Start of Data shown

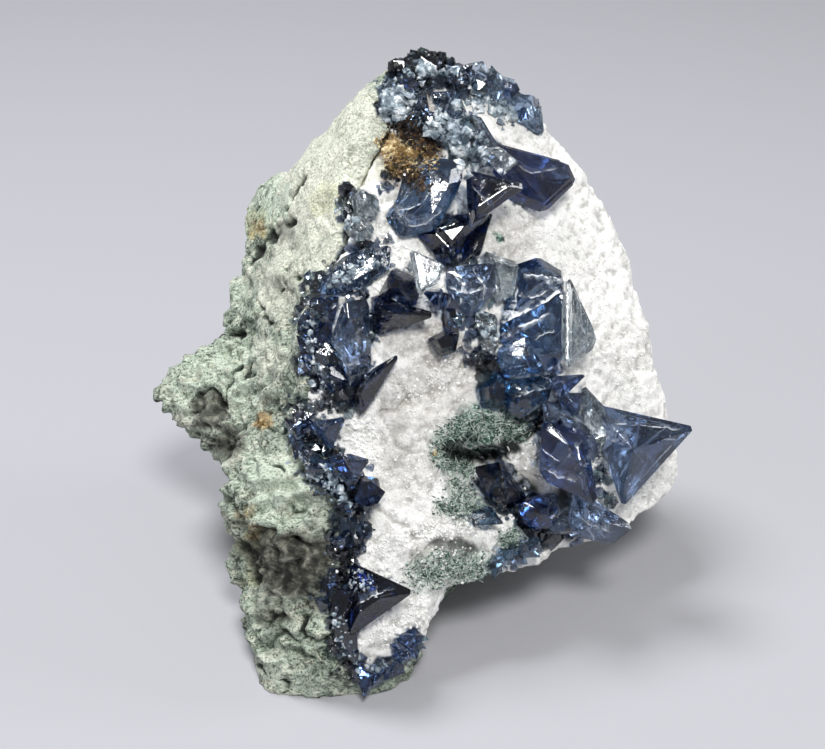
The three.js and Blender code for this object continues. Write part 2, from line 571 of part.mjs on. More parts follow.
const LOWER_RIGHT = [
  {
    name: "benitoite_round_blob", mineral: "benitoite_teal",
    crystals: [
      { outline: [[9.4, -1.6, 0.6], [11.8, 0.6, 1], [14, -1.2, 2], [13.4, -5, 2], [10, -4.8, 1]],
        front: 2.4, back: 3.6, crown: 0.5 },
    ],
  },
  {
    name: "benitoite_facets", mineral: "benitoite_teal",
    crystals: [
      { outline: [[13, -0.8, 2.6], [20.4, 0, 3], [19.4, -3.8, 3.4], [15.4, -6.4, 3], [12.8, -4.6, 2.2]],
        front: 2.6, back: 4, crown: 0.2 },
    ],
  },
  {
    name: "benitoite_wing", mineral: "benitoite_deep",
    crystals: [
      { outline: [[18.3, 0.4, 3], [21.1, 3.5, 4.4], [21.6, 0, 4.2]], front: 1.7, back: 3 },
      { outline: [[18.4, -0.4, 3.4], [25, 0.1, 6.6], [21.4, -3.5, 5.4]], front: 2, back: 4, crown: 0.16 },
      { outline: [[20.4, -2.6, 4], [24.6, -2.6, 4.6], [23.8, -5.9, 4.4], [21.8, -5.6, 4]], front: 1.8, back: 4 },
    ],
  },
  {
    name: "benitoite_wing_back", mineral: "benitoite_blue",
    crystals: [
      { outline: [[18.4, -3.4, 3], [22.6, -4.8, 4], [26, -8.6, 4.6], [22.6, -9, 4.6], [18.8, -7, 4]],
        front: 2, back: 4 },
    ],
  },
  {
    name: "benitoite_grey_blade", mineral: "benitoite_pale",
    crystals: [
      { outline: [[24, -1, 1.2], [30.9, -8.3, 4.4], [25, -11.6, 3]], front: 1.4, back: 4, crown: 0.5 },
    ],
  },
  {
    name: "benitoite_big_pyramid", mineral: "benitoite_blue",
    crystals: [
      { outline: [[25, -4, 3], [40.4, -7.5, 9], [30, -19, 6.6]], front: 5, back: 5, crown: 0.04, blunt: 0.04 },
    ],
  },
  {
    name: "benitoite_spear", mineral: "benitoite_blue",
    crystals: [
      { outline: [[18.4, -6.6, 5], [24.6, -7.4, 6], [26.7, -18.8, 11], [18.2, -14.8, 7.4]],
        front: 3, back: 4.6, crown: 0.2 },
      { outline: [[24.4, -7.6, 4.4], [26.4, -9.4, 4.4], [25.8, -13, 4.6]], front: 1.8, back: 3 },
    ],
  },
  {
    name: "benitoite_low_wedge", mineral: "benitoite_blue",
    crystals: [
      { outline: [[23, -16, 2], [31.7, -21.8, 6], [28.6, -24.2, 6], [22, -23, 3]], front: 2.4, back: 4, crown: 0.3 },
      { outline: [[18.6, -22.8, 2], [21.9, -19, 3], [24.6, -22.8, 3.4]], front: 1.8, back: 3 },
    ],
  },
  {
    name: "benitoite_hollow_dark", mineral: "benitoite_deep",
    crystals: [
      { outline: [[8.6, -13.2, -1], [12.6, -12.4, -1.6], [16.6, -17.8, -1], [12.2, -19.8, -1]],
        front: 2.4, back: 3, crown: 0.2 },
    ],
  },
  {
    name: "benitoite_hollow_right", mineral: "benitoite_deep",
    crystals: [
      { outline: [[14.6, -17.8, 0], [20.8, -16.8, 1], [21, -22.4, 2], [16, -21.6, 1]], front: 2.2, back: 4, crown: 0.2 },
    ],
  },
  {
    name: "benitoite_hollow_left", mineral: "benitoite_teal",
    crystals: [
      { outline: [[8.4, -19.6, 0.6], [11, -18.6, 0.6], [13.2, -21.4, 1.4], [9, -21.6, 1.4]], front: 1.4, back: 3, crown: 0.3 },
    ],
  },
  {
    name: "benitoite_chin", mineral: "benitoite_teal",
    druses: [
      { path: [[11.4, -27.6], [13.4, -26.4], [16, -25], [18.4, -24.2]], count: 5, size: 2.1, spread: 0.8, seed: 63, sink: -0.1 },
    ],
  },
];

const LOWER_LEFT = [
  {
    name: "benitoite_low_left", mineral: "benitoite_deep",
    crystals: [
      { outline: [[-15, -6.8, 1], [-9.4, -6, 2.6], [-11.6, -11, 2]], front: 1.8, back: 3, crown: 0.2 },
      { outline: [[-13.8, -12.4, 1.6], [-9.2, -11.2, 3], [-6, -12.2, 3.4], [-8.6, -15.6, 3]],
        front: 1.8, back: 3.4, crown: 0.2 },
    ],
    druses: [
      { path: [[-16.6, -5], [-16, -9], [-14.4, -12.4], [-12.4, -15.6], [-10, -19.6], [-9.6, -24.4]],
        count: 11, size: 2.3, spread: 1.2, seed: 71, sink: 0 },
    ],
  },
  {
    name: "benitoite_low_left_teal", mineral: "benitoite_teal",
    crystals: [
      { outline: [[-7.4, -14.4, 1], [-4.8, -14.8, 1.6], [-4.4, -17.6, 2], [-6, -20, 2], [-8, -18.4, 2]],
        front: 1.7, back: 3, crown: 0.4 },
    ],
  },
  {
    name: "benitoite_bottom_triangle", mineral: "benitoite_deep",
    crystals: [
      { outline: [[-8.8, -26.8, 1.6], [0.2, -31, 4.6], [-9.2, -37.6, 2.4]], front: 2.6, back: 4, crown: 0.3, blunt: 0.05 },
      { outline: [[-12.4, -30.4, 1], [-8.4, -31, 2.6], [-7.8, -41.8, 2], [-11.4, -38.6, 1]],
        front: 1.8, back: 3.4, crown: 0.3 },
    ],
    druses: [{ path: [[-10, -27.6], [-12, -31], [-11, -35.4]], count: 4, size: 2.1, spread: 1.2, seed: 72, sink: 0 }],
  },
  {
    name: "benitoite_bottom_edge", mineral: "benitoite_blue",
    druses: [
      { path: [[-7.4, -43.6], [-5.2, -42.8], [-2.6, -41.2], [-0.4, -38.8], [0.4, -37.4]],
        count: 7, size: 2.5, spread: 0.8, seed: 73, sink: 0.1 },
    ],
  },
];

const GROUPS = [...TOP, ...UPPER, ...MIDDLE, ...LOWER_RIGHT, ...LOWER_LEFT];

// Assembly

function mineralMesh(name, mineral, solid) {
  const mesh = new THREE.Mesh(geometryOf(solid), new THREE.MeshStandardMaterial(MINERALS[mineral]));
  mesh.name = name;
  return mesh;
}

const specimen = new THREE.Group();
let pockets = null;
for (const group of GROUPS) {
  let solid = grown(group).subtract(groundBox(SEAM));
  if (pockets) solid = solid.subtract(pockets);
  bodiesOf(solid).forEach((body, i) => {
    const name = i ? `${group.name}_${i + 1}` : group.name;
    specimen.add(mineralMesh(name, group.mineral, body));
  });
  const room = grown(group, SEAM);
  pockets = pockets ? pockets.add(room) : room;
}

const rock = solidOf(rockSurface())
  .subtract(hollowCutter(HOLLOW))
  .subtract(hollowCutter(UNDERCUT))
  .subtract(groundBox(0))
  .subtract(pockets);
specimen.add(mineralMesh("matrix", "matrix", bodiesOf(rock.subtract(crustRoom()))[0]));
specimen.add(mineralMesh("natrolite_crust", "natrolite", bodiesOf(rock.intersect(crustCutter()))[0]));

export default specimen;
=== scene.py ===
"""Looks of a benitoite specimen: schist matrix, natrolite crust, blue crystals large and small.

Metres, +Z up, -Y is the front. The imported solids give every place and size.
"""

import json
import math
import random
from typing import NamedTuple

import bmesh
import bpy
from mathutils import Matrix, Vector, noise
from mathutils.bvhtree import BVHTree
from mathutils.kdtree import KDTree


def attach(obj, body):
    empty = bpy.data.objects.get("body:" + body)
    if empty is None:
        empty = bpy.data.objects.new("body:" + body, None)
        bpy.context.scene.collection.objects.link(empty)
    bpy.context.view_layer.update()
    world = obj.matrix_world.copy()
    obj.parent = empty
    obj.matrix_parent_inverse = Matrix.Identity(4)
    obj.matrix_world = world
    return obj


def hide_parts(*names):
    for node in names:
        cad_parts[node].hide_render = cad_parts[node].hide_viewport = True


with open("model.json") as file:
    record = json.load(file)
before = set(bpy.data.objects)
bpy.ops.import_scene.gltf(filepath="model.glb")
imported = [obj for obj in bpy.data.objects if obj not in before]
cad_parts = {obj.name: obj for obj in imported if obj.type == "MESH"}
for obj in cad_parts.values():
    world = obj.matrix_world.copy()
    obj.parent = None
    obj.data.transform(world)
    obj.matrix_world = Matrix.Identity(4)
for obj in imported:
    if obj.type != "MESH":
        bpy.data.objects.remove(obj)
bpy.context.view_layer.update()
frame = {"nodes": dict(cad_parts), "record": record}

# Blender's vector noise starts from the clock unless it has a seed. The rock has to be the same each time.
noise.seed_set(3)

MM = 0.001
BODY = "root"

# The layout is the specimen as the camera sees it: u to the right and v up, in millimetres.
LOOK_DOWN = math.radians(30)
EYE_DISTANCE = 220 * MM
LAYOUT_CENTRE = Vector((-2, -2, 37.5)) * MM
TOWARDS_EYE = Vector((0, -math.cos(LOOK_DOWN), math.sin(LOOK_DOWN)))
LAYOUT_UP = Vector((0, math.sin(LOOK_DOWN), math.cos(LOOK_DOWN)))
EYE = LAYOUT_CENTRE + TOWARDS_EYE * EYE_DISTANCE

ROCK_VOXEL = 0.4 * MM
CRUST_VOXEL = 0.38 * MM
MOST_TRIANGLES = 190_000
FLOOR_HALF = 3
LIT_PLACE = Vector((0, 0, 0.035))

# A crystal's face of this area or more gets a growth step, and its edges are rounded this wide.
LARGE_FACE = 9 * MM * MM
EDGE_WIDTH = 0.05 * MM

# Up to this height over the stone, a crystal gets painted shade under it.
COVER_REACH = 3.5 * MM

# Patches are painted on what turns away from the camera no more than this.
MOST_TURNED = 0.3


def from_layout(u, v):
    """The place of a layout point in the plane through the layout's centre."""
    return LAYOUT_CENTRE + Vector((1, 0, 0)) * u * MM + LAYOUT_UP * v * MM


def to_layout(point):
    """Where the camera sees a point, in the layout's u and v."""
    offset = point - LAYOUT_CENTRE
    spread = 1 - offset.dot(TOWARDS_EYE) / EYE_DISTANCE
    return offset.x / spread / MM, offset.dot(LAYOUT_UP) / spread / MM


def tone(code):
    """A linear colour from the usual six-figure code."""
    channels = [int(code[i : i + 2], 16) / 255 for i in (0, 2, 4)]
    linear = [c / 12.92 if c <= 0.04045 else ((c + 0.055) / 1.055) ** 2.4 for c in channels]
    return (*linear, 1)


def turned_away(point, normal):
    """-1 where a surface faces the camera, 1 where it faces away from it."""
    return (point - EYE).normalized().dot(normal)


def fade(value, low, high):
    """0 below low, 1 above high, smooth between."""
    t = min(max((value - low) / (high - low), 0), 1)
    return t * t * (3 - 2 * t)


def show(item):
    bpy.context.scene.collection.objects.link(item)


# Camera, floor and light


def add_camera():
    data = bpy.data.cameras.new("camera")
    data.lens = 67.2
    data.sensor_width = 36
    data.clip_start = 0.01
    camera = bpy.data.objects.new("camera", data)
    camera.location = EYE
    camera.rotation_euler = (math.pi / 2 - LOOK_DOWN, 0, 0)
    show(camera)
    bpy.context.scene.camera = camera


def floor_material():
    material, tree, shader, _ = new_material("paper")
    feed(tree, shader, {"Base Color": "a2a2a7", "Roughness": 0.8})
    return material


def add_floor():
    shape = bmesh.new()
    bmesh.ops.create_grid(shape, x_segments=1, y_segments=1, size=FLOOR_HALF)
    mesh = bpy.data.meshes.new("floor")
    shape.to_mesh(mesh)
    shape.free()
    mesh.materials.append(floor_material())
    floor = bpy.data.objects.new("floor", mesh)
    show(floor)


def add_light(name, place, size, power, colour=(1, 1, 1)):
    data = bpy.data.lights.new(name, "AREA")
    data.shape = "DISK"
    data.size = size
    data.energy = power
    data.color = colour
    light = bpy.data.objects.new(name, data)
    light.location = place
    aim = LIT_PLACE - light.location
    light.rotation_euler = aim.to_track_quat("-Z", "Y").to_euler()
    show(light)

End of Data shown

• [Task requirements]:
Reproduce the lines exactly, taking as the first line the one with "function mineralMesh(name, mineral, solid)" and as the last line the one with "for node in", and include nothing else.

• [Solution for this problem]:
function mineralMesh(name, mineral, solid) {
  const mesh = new THREE.Mesh(geometryOf(solid), new THREE.MeshStandardMaterial(MINERALS[mineral]));
  mesh.name = name;
  return mesh;
}

const specimen = new THREE.Group();
let pockets = null;
for (const group of GROUPS) {
  let solid = grown(group).subtract(groundBox(SEAM));
  if (pockets) solid = solid.subtract(pockets);
  bodiesOf(solid).forEach((body, i) => {
    const name = i ? `${group.name}_${i + 1}` : group.name;
    specimen.add(mineralMesh(name, group.mineral, body));
  });
  const room = grown(group, SEAM);
  pockets = pockets ? pockets.add(room) : room;
}

const rock = solidOf(rockSurface())
  .subtract(hollowCutter(HOLLOW))
  .subtract(hollowCutter(UNDERCUT))
  .subtract(groundBox(0))
  .subtract(pockets);
specimen.add(mineralMesh("matrix", "matrix", bodiesOf(rock.subtract(crustRoom()))[0]));
specimen.add(mineralMesh("natrolite_crust", "natrolite", bodiesOf(rock.intersect(crustCutter()))[0]));

export default specimen;
=== scene.py ===
"""Looks of a benitoite specimen: schist matrix, natrolite crust, blue crystals large and small.

Metres, +Z up, -Y is the front. The imported solids give every place and size.
"""

import json
import math
import random
from typing import NamedTuple

import bmesh
import bpy
from mathutils import Matrix, Vector, noise
from mathutils.bvhtree import BVHTree
from mathutils.kdtree import KDTree


def attach(obj, body):
    empty = bpy.data.objects.get("body:" + body)
    if empty is None:
        empty = bpy.data.objects.new("body:" + body, None)
        bpy.context.scene.collection.objects.link(empty)
    bpy.context.view_layer.update()
    world = obj.matrix_world.copy()
    obj.parent = empty
    obj.matrix_parent_inverse = Matrix.Identity(4)
    obj.matrix_world = world
    return obj


def hide_parts(*names):
    for node in names:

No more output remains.